┌─ INPUT ROWS

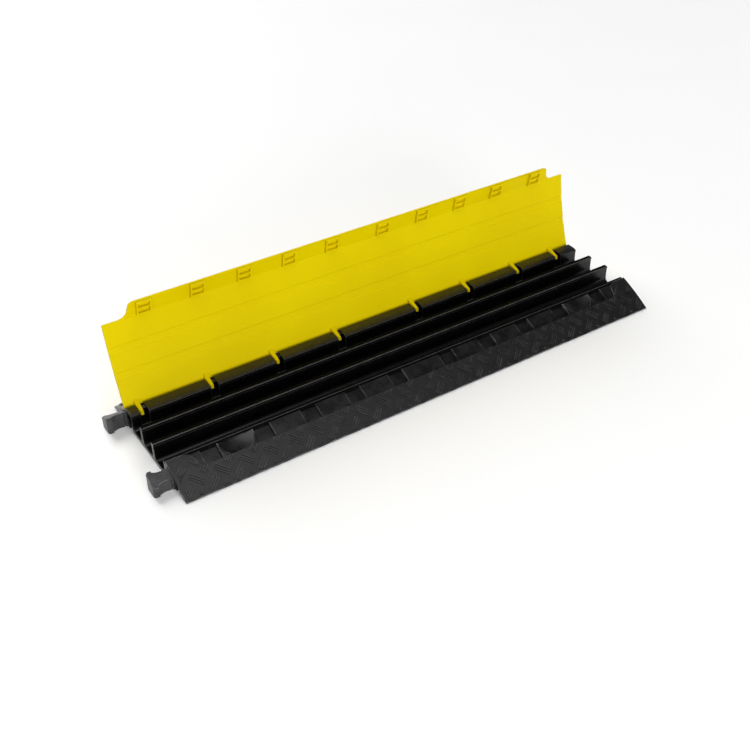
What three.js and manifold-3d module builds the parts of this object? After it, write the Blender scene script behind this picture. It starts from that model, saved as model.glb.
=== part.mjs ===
// Floor cord cover: a ramp with three cable channels and a hinged lid, standing open.
// Millimetres, +Z up. X runs along the cover, Y from the front ramp to the hinge.
// The origin is on the floor, under the middle of the base.
import * as THREE from "three";
import { mergeVertices } from "three/addons/utils/BufferGeometryUtils.js";
import Module from "manifold-3d";

// Base section
const LENGTH = 1000; // base, without the tongues
const FLOOR = 7; // floor plate under the channels
const CHANNEL = 38; // clear width of one cable channel
const CHANNEL_COUNT = 3;
const RIB = 8.8; // upright rib between two channels
const RIB_TOP = 41;
const BEAD = 0.4; // how far the bead on a wall's top stands out
const BEAD_HEIGHT = 5.5;
const EDGE = 0.8; // small chamfer on top edges
const FILLET = 9; // foot of a channel wall
const RAMP_RUN = 69.5; // from the nose to the top edge of a ramp
const RAMP_TOP = 38;
const RAMP_BULGE = 1.8; // how far a ramp swells above a straight line
const NOSE = 2; // thickness of a ramp's tip
const LIP = 5.2; // lip that carries the front of the closed lid
const LIP_TOP = 35;
const LIP_GROOVE = 4.2; // groove between the lip and the ramp
const LIP_GROOVE_DEPTH = 3;

// Underside
const SKIN = 5; // plate left over the hollows
const WEB = 6; // wall between two hollows
const TIP = 16; // solid tip of a ramp
const BAY_COUNT = 10; // hollows along the cover
const END_WALL = 10; // from the ends of the base to the hollows
const BAND_WEB_LEAD = 1.5; // wall under the band's front edge, ahead of that edge
const ROOT_WALL = 1.5; // from a tongue's head line to the open hollow beside it
const RIDGE_CELL = 15; // open cell in the left end of the ridge
const RIDGE_CELL_WALL = 3; // from the channel to that cell

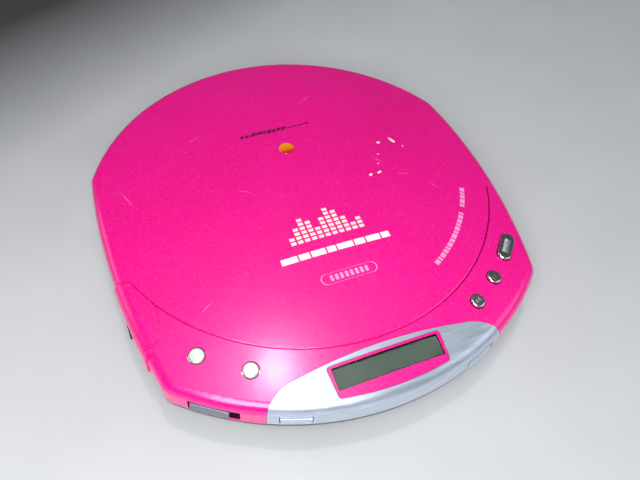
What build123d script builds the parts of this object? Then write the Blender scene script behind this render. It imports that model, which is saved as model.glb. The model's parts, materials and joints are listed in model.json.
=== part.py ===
"""Portable CD player: a round-backed clamshell with a hinged lid, front deck, display and disc mechanism.

Frame: millimetres, +Z up, origin on the table under the middle of the body.
The front faces -Y and +X is right. Every piece is its own solid and is written to its own STEP file.
"""
from build123d import *
import math
import os

# ---------------------------------------------------------------- driving dimensions
HALF_WIDTH = 65.35          # the side walls bow out to this at their middle
HALF_DEPTH = 72.25          # front and rear walls at the centre line
TOTAL_HEIGHT = 28.1         # table to the crown of the lid
REAR_RADIUS = 70.0          # plan radius of the rear wall
SIDE_RADIUS = 236.0         # plan radius of each side wall
FRONT_RADIUS = 86.0         # plan radius of the front wall
SIDE_CENTRE_Y = 3.7         # where the side walls are widest
REAR_CORNER = 4.0           # plan rounding of the rear corners
FRONT_CORNER = 7.0          # plan rounding of the front corners
LEAST_REAR_CORNER = 0.8     # the corners stay at least this round further in
LEAST_FRONT_CORNER = 1.5
CROWN_RADIUS = 400.0        # the lid and the deck are one shallow spherical crown
CROWN_REACH = 95.0          # half width of the block under the crown
EDGE_ROUND = 3.4            # rounding from the crown into the walls

DISC_Y = 9.6                # the lid edge, the well and the spindle share this axis
LID_RADIUS = 65.0           # front edge of the lid
SEAM_GAP = 0.3              # open gap between the lid and the deck
WELL_RADIUS = 61.0

FOOT_HEIGHT = 0.7           # the bottom plate stands this far above the table
SPLIT_Z = 12.0              # joint between lower and upper cabinet
WELL_FLOOR_Z = 16.9
WELL_FLOOR_THICK = 0.8
WELL_UNDERSIDE_Z = WELL_FLOOR_Z - WELL_FLOOR_THICK
RIM_Z = 18.6                # top of the ledge that the lid closes on
LID_LOW_Z = 19.0            # bottom edge of the lid skirt
CABINET_WALL = 2.0
LID_WALL = 1.6
BASE_WALL = 1.5
BASE_INSET = 5.7            # the lower cabinet draws in this far at the bottom
PANEL_THICK = 1.0
WORK_TOP = 40.0             # level above everything, for cutting tools
WORK_REACH = 90.0           # beyond the walls on every side, for cutting tools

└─

Write the material out again word for word.

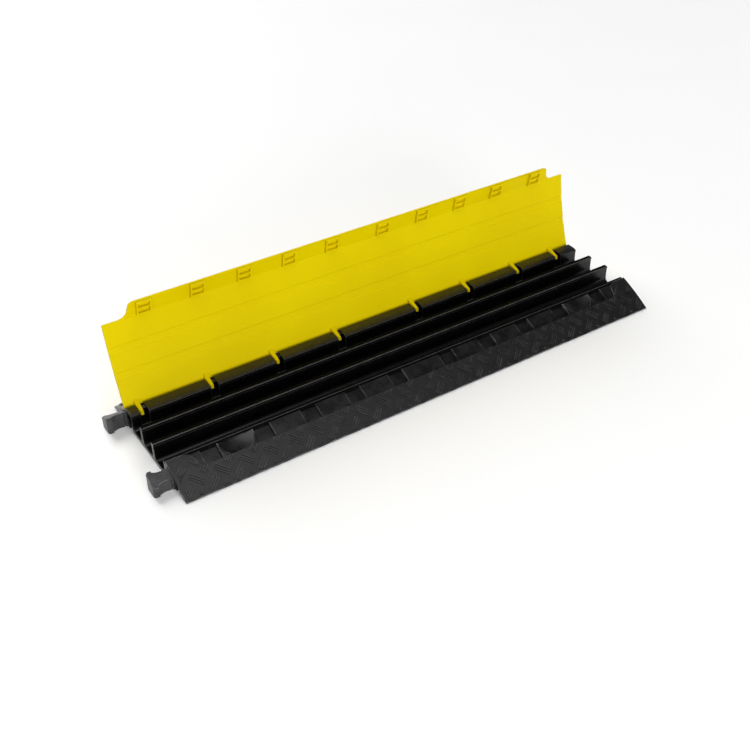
What three.js and manifold-3d module builds the parts of this object? After it, write the Blender scene script behind this picture. It starts from that model, saved as model.glb.
=== part.mjs ===
// Floor cord cover: a ramp with three cable channels and a hinged lid, standing open.
// Millimetres, +Z up. X runs along the cover, Y from the front ramp to the hinge.
// The origin is on the floor, under the middle of the base.
import * as THREE from "three";
import { mergeVertices } from "three/addons/utils/BufferGeometryUtils.js";
import Module from "manifold-3d";

// Base section
const LENGTH = 1000; // base, without the tongues
const FLOOR = 7; // floor plate under the channels
const CHANNEL = 38; // clear width of one cable channel
const CHANNEL_COUNT = 3;
const RIB = 8.8; // upright rib between two channels
const RIB_TOP = 41;
const BEAD = 0.4; // how far the bead on a wall's top stands out
const BEAD_HEIGHT = 5.5;
const EDGE = 0.8; // small chamfer on top edges
const FILLET = 9; // foot of a channel wall
const RAMP_RUN = 69.5; // from the nose to the top edge of a ramp
const RAMP_TOP = 38;
const RAMP_BULGE = 1.8; // how far a ramp swells above a straight line
const NOSE = 2; // thickness of a ramp's tip
const LIP = 5.2; // lip that carries the front of the closed lid
const LIP_TOP = 35;
const LIP_GROOVE = 4.2; // groove between the lip and the ramp
const LIP_GROOVE_DEPTH = 3;

// Underside
const SKIN = 5; // plate left over the hollows
const WEB = 6; // wall between two hollows
const TIP = 16; // solid tip of a ramp
const BAY_COUNT = 10; // hollows along the cover
const END_WALL = 10; // from the ends of the base to the hollows
const BAND_WEB_LEAD = 1.5; // wall under the band's front edge, ahead of that edge
const ROOT_WALL = 1.5; // from a tongue's head line to the open hollow beside it
const RIDGE_CELL = 15; // open cell in the left end of the ridge
const RIDGE_CELL_WALL = 3; // from the channel to that cell

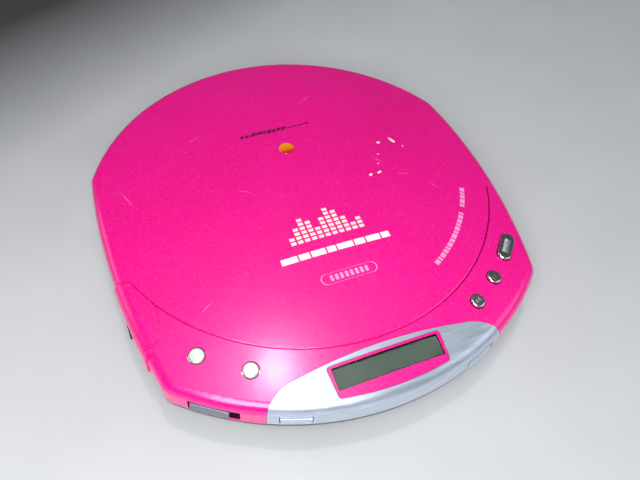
What build123d script builds the parts of this object? Then write the Blender scene script behind this render. It imports that model, which is saved as model.glb. The model's parts, materials and joints are listed in model.json.
=== part.py ===
"""Portable CD player: a round-backed clamshell with a hinged lid, front deck, display and disc mechanism.

Frame: millimetres, +Z up, origin on the table under the middle of the body.
The front faces -Y and +X is right. Every piece is its own solid and is written to its own STEP file.
"""
from build123d import *
import math
import os

# ---------------------------------------------------------------- driving dimensions
HALF_WIDTH = 65.35          # the side walls bow out to this at their middle
HALF_DEPTH = 72.25          # front and rear walls at the centre line
TOTAL_HEIGHT = 28.1         # table to the crown of the lid
REAR_RADIUS = 70.0          # plan radius of the rear wall
SIDE_RADIUS = 236.0         # plan radius of each side wall
FRONT_RADIUS = 86.0         # plan radius of the front wall
SIDE_CENTRE_Y = 3.7         # where the side walls are widest
REAR_CORNER = 4.0           # plan rounding of the rear corners
FRONT_CORNER = 7.0          # plan rounding of the front corners
LEAST_REAR_CORNER = 0.8     # the corners stay at least this round further in
LEAST_FRONT_CORNER = 1.5
CROWN_RADIUS = 400.0        # the lid and the deck are one shallow spherical crown
CROWN_REACH = 95.0          # half width of the block under the crown
EDGE_ROUND = 3.4            # rounding from the crown into the walls

DISC_Y = 9.6                # the lid edge, the well and the spindle share this axis
LID_RADIUS = 65.0           # front edge of the lid
SEAM_GAP = 0.3              # open gap between the lid and the deck
WELL_RADIUS = 61.0

FOOT_HEIGHT = 0.7           # the bottom plate stands this far above the table
SPLIT_Z = 12.0              # joint between lower and upper cabinet
WELL_FLOOR_Z = 16.9
WELL_FLOOR_THICK = 0.8
WELL_UNDERSIDE_Z = WELL_FLOOR_Z - WELL_FLOOR_THICK
RIM_Z = 18.6                # top of the ledge that the lid closes on
LID_LOW_Z = 19.0            # bottom edge of the lid skirt
CABINET_WALL = 2.0
LID_WALL = 1.6
BASE_WALL = 1.5
BASE_INSET = 5.7            # the lower cabinet draws in this far at the bottom
PANEL_THICK = 1.0
WORK_TOP = 40.0             # level above everything, for cutting tools
WORK_REACH = 90.0           # beyond the walls on every side, for cutting tools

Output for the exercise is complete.